**TASK STATEMENT:**
Copy each line exactly. Leave nothing out.

***

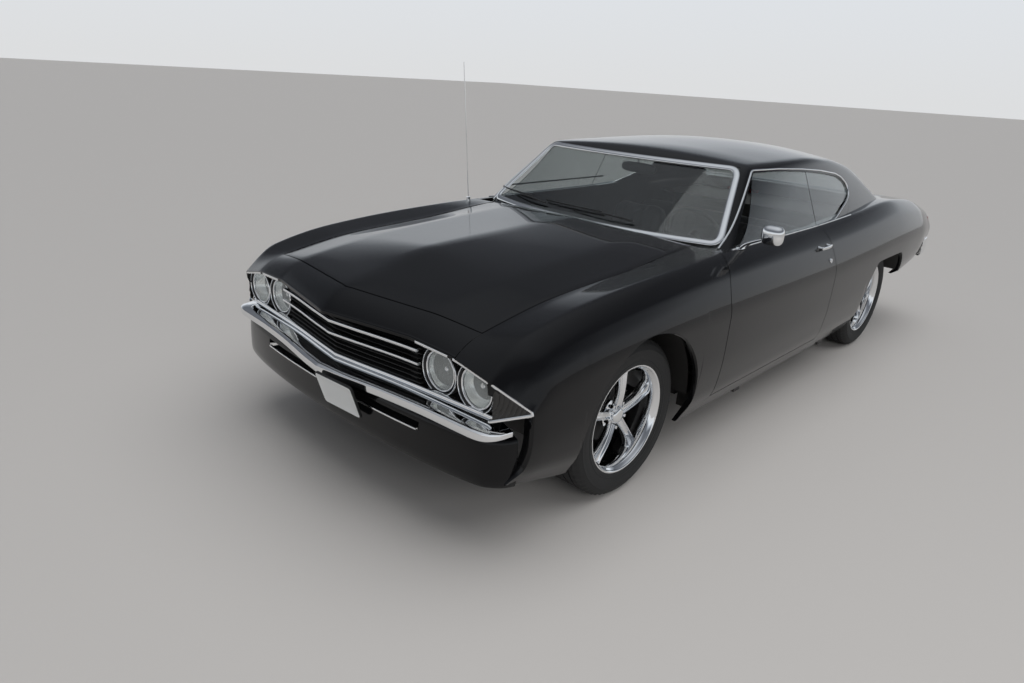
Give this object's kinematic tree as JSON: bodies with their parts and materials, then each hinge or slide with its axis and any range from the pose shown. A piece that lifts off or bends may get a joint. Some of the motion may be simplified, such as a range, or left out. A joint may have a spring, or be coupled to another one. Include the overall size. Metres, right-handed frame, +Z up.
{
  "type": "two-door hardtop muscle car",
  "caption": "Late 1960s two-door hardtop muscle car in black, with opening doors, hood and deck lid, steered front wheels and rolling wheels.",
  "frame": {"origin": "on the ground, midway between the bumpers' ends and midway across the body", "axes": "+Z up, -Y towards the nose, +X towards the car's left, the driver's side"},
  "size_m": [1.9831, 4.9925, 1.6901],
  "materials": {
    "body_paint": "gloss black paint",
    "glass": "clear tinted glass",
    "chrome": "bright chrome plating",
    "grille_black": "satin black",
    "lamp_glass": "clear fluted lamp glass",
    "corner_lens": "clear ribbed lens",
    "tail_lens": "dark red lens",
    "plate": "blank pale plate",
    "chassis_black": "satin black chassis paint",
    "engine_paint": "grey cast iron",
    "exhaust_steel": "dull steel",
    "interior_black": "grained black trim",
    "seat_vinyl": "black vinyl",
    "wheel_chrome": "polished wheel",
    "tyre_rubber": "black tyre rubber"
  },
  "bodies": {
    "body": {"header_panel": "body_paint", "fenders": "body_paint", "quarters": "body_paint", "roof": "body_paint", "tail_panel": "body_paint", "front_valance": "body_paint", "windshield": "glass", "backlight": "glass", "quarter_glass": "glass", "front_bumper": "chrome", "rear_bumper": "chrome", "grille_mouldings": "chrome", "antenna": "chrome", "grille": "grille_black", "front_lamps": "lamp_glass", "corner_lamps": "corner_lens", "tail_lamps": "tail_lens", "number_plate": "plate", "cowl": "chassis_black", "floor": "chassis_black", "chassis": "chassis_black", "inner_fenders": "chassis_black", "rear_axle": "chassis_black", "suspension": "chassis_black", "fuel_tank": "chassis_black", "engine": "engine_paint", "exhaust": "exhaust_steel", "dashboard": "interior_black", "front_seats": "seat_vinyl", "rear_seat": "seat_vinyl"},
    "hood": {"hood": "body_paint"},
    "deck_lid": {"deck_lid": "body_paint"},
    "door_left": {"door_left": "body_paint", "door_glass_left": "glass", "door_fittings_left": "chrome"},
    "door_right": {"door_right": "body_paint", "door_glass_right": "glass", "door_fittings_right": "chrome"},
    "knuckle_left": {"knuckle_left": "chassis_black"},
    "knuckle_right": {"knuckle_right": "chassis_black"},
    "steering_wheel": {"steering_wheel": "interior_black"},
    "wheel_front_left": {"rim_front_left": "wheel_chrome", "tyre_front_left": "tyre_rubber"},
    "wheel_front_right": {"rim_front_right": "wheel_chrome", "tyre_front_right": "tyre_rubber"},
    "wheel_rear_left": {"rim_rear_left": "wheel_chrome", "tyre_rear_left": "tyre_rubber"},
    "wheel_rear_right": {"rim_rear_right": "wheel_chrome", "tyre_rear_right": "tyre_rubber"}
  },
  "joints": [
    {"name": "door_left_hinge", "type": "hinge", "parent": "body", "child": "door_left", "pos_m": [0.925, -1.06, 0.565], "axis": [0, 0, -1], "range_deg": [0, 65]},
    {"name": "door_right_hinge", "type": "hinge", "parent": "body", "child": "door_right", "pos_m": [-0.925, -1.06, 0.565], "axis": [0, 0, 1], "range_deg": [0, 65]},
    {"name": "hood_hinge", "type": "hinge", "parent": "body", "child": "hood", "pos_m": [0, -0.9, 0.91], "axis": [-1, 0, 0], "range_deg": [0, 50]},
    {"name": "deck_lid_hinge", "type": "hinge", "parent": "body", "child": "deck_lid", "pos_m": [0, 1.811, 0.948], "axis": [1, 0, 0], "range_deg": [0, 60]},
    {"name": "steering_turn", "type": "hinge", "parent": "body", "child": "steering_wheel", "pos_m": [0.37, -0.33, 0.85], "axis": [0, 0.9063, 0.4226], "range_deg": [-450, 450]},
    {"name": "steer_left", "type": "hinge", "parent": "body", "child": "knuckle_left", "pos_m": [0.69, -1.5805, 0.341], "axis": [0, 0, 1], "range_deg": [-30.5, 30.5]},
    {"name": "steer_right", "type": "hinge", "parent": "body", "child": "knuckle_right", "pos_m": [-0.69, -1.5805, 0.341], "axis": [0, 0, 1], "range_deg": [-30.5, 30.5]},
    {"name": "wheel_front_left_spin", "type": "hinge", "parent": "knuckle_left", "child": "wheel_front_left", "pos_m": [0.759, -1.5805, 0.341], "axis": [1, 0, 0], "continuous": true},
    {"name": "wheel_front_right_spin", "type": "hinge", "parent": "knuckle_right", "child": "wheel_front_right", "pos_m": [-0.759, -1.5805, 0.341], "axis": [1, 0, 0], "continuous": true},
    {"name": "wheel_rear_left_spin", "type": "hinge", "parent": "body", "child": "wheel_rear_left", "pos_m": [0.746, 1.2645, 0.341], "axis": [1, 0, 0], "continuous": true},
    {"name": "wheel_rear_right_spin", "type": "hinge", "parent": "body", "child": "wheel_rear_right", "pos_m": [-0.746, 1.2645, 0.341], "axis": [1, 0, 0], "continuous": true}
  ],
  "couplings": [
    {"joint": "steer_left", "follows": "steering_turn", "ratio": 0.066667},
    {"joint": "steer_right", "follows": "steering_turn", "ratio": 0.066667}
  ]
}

***

**RESULT FOR THIS TASK:**
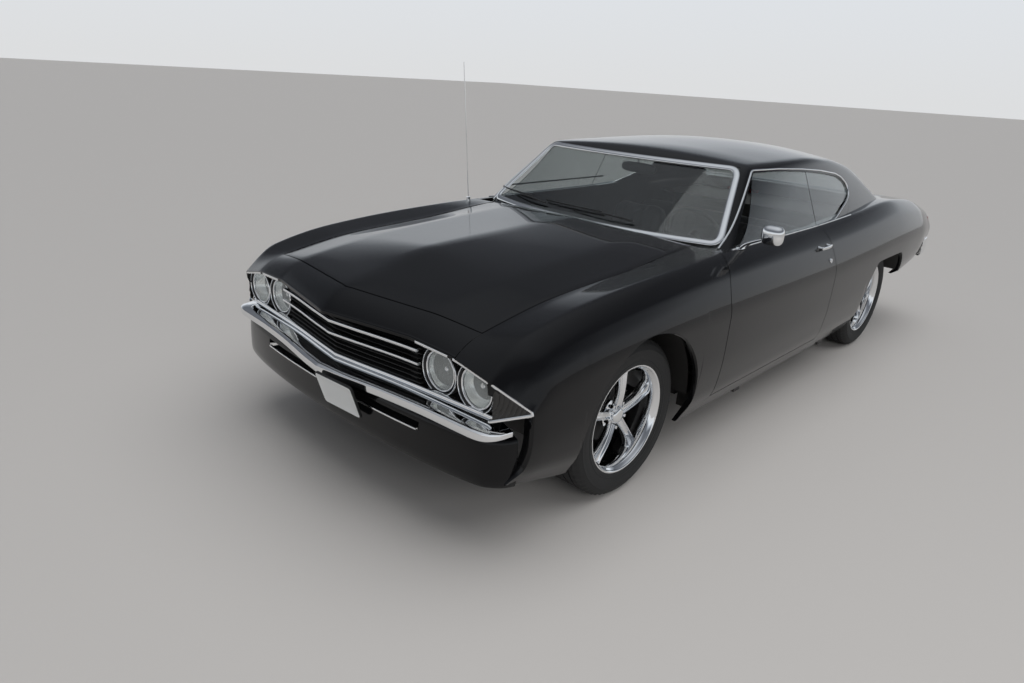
Give this object's kinematic tree as JSON: bodies with their parts and materials, then each hinge or slide with its axis and any range from the pose shown. A piece that lifts off or bends may get a joint. Some of the motion may be simplified, such as a range, or left out. A joint may have a spring, or be coupled to another one. Include the overall size. Metres, right-handed frame, +Z up.
{
  "type": "two-door hardtop muscle car",
  "caption": "Late 1960s two-door hardtop muscle car in black, with opening doors, hood and deck lid, steered front wheels and rolling wheels.",
  "frame": {"origin": "on the ground, midway between the bumpers' ends and midway across the body", "axes": "+Z up, -Y towards the nose, +X towards the car's left, the driver's side"},
  "size_m": [1.9831, 4.9925, 1.6901],
  "materials": {
    "body_paint": "gloss black paint",
    "glass": "clear tinted glass",
    "chrome": "bright chrome plating",
    "grille_black": "satin black",
    "lamp_glass": "clear fluted lamp glass",
    "corner_lens": "clear ribbed lens",
    "tail_lens": "dark red lens",
    "plate": "blank pale plate",
    "chassis_black": "satin black chassis paint",
    "engine_paint": "grey cast iron",
    "exhaust_steel": "dull steel",
    "interior_black": "grained black trim",
    "seat_vinyl": "black vinyl",
    "wheel_chrome": "polished wheel",
    "tyre_rubber": "black tyre rubber"
  },
  "bodies": {
    "body": {"header_panel": "body_paint", "fenders": "body_paint", "quarters": "body_paint", "roof": "body_paint", "tail_panel": "body_paint", "front_valance": "body_paint", "windshield": "glass", "backlight": "glass", "quarter_glass": "glass", "front_bumper": "chrome", "rear_bumper": "chrome", "grille_mouldings": "chrome", "antenna": "chrome", "grille": "grille_black", "front_lamps": "lamp_glass", "corner_lamps": "corner_lens", "tail_lamps": "tail_lens", "number_plate": "plate", "cowl": "chassis_black", "floor": "chassis_black", "chassis": "chassis_black", "inner_fenders": "chassis_black", "rear_axle": "chassis_black", "suspension": "chassis_black", "fuel_tank": "chassis_black", "engine": "engine_paint", "exhaust": "exhaust_steel", "dashboard": "interior_black", "front_seats": "seat_vinyl", "rear_seat": "seat_vinyl"},
    "hood": {"hood": "body_paint"},
    "deck_lid": {"deck_lid": "body_paint"},
    "door_left": {"door_left": "body_paint", "door_glass_left": "glass", "door_fittings_left": "chrome"},
    "door_right": {"door_right": "body_paint", "door_glass_right": "glass", "door_fittings_right": "chrome"},
    "knuckle_left": {"knuckle_left": "chassis_black"},
    "knuckle_right": {"knuckle_right": "chassis_black"},
    "steering_wheel": {"steering_wheel": "interior_black"},
    "wheel_front_left": {"rim_front_left": "wheel_chrome", "tyre_front_left": "tyre_rubber"},
    "wheel_front_right": {"rim_front_right": "wheel_chrome", "tyre_front_right": "tyre_rubber"},
    "wheel_rear_left": {"rim_rear_left": "wheel_chrome", "tyre_rear_left": "tyre_rubber"},
    "wheel_rear_right": {"rim_rear_right": "wheel_chrome", "tyre_rear_right": "tyre_rubber"}
  },
  "joints": [
    {"name": "door_left_hinge", "type": "hinge", "parent": "body", "child": "door_left", "pos_m": [0.925, -1.06, 0.565], "axis": [0, 0, -1], "range_deg": [0, 65]},
    {"name": "door_right_hinge", "type": "hinge", "parent": "body", "child": "door_right", "pos_m": [-0.925, -1.06, 0.565], "axis": [0, 0, 1], "range_deg": [0, 65]},
    {"name": "hood_hinge", "type": "hinge", "parent": "body", "child": "hood", "pos_m": [0, -0.9, 0.91], "axis": [-1, 0, 0], "range_deg": [0, 50]},
    {"name": "deck_lid_hinge", "type": "hinge", "parent": "body", "child": "deck_lid", "pos_m": [0, 1.811, 0.948], "axis": [1, 0, 0], "range_deg": [0, 60]},
    {"name": "steering_turn", "type": "hinge", "parent": "body", "child": "steering_wheel", "pos_m": [0.37, -0.33, 0.85], "axis": [0, 0.9063, 0.4226], "range_deg": [-450, 450]},
    {"name": "steer_left", "type": "hinge", "parent": "body", "child": "knuckle_left", "pos_m": [0.69, -1.5805, 0.341], "axis": [0, 0, 1], "range_deg": [-30.5, 30.5]},
    {"name": "steer_right", "type": "hinge", "parent": "body", "child": "knuckle_right", "pos_m": [-0.69, -1.5805, 0.341], "axis": [0, 0, 1], "range_deg": [-30.5, 30.5]},
    {"name": "wheel_front_left_spin", "type": "hinge", "parent": "knuckle_left", "child": "wheel_front_left", "pos_m": [0.759, -1.5805, 0.341], "axis": [1, 0, 0], "continuous": true},
    {"name": "wheel_front_right_spin", "type": "hinge", "parent": "knuckle_right", "child": "wheel_front_right", "pos_m": [-0.759, -1.5805, 0.341], "axis": [1, 0, 0], "continuous": true},
    {"name": "wheel_rear_left_spin", "type": "hinge", "parent": "body", "child": "wheel_rear_left", "pos_m": [0.746, 1.2645, 0.341], "axis": [1, 0, 0], "continuous": true},
    {"name": "wheel_rear_right_spin", "type": "hinge", "parent": "body", "child": "wheel_rear_right", "pos_m": [-0.746, 1.2645, 0.341], "axis": [1, 0, 0], "continuous": true}
  ],
  "couplings": [
    {"joint": "steer_left", "follows": "steering_turn", "ratio": 0.066667},
    {"joint": "steer_right", "follows": "steering_turn", "ratio": 0.066667}
  ]
}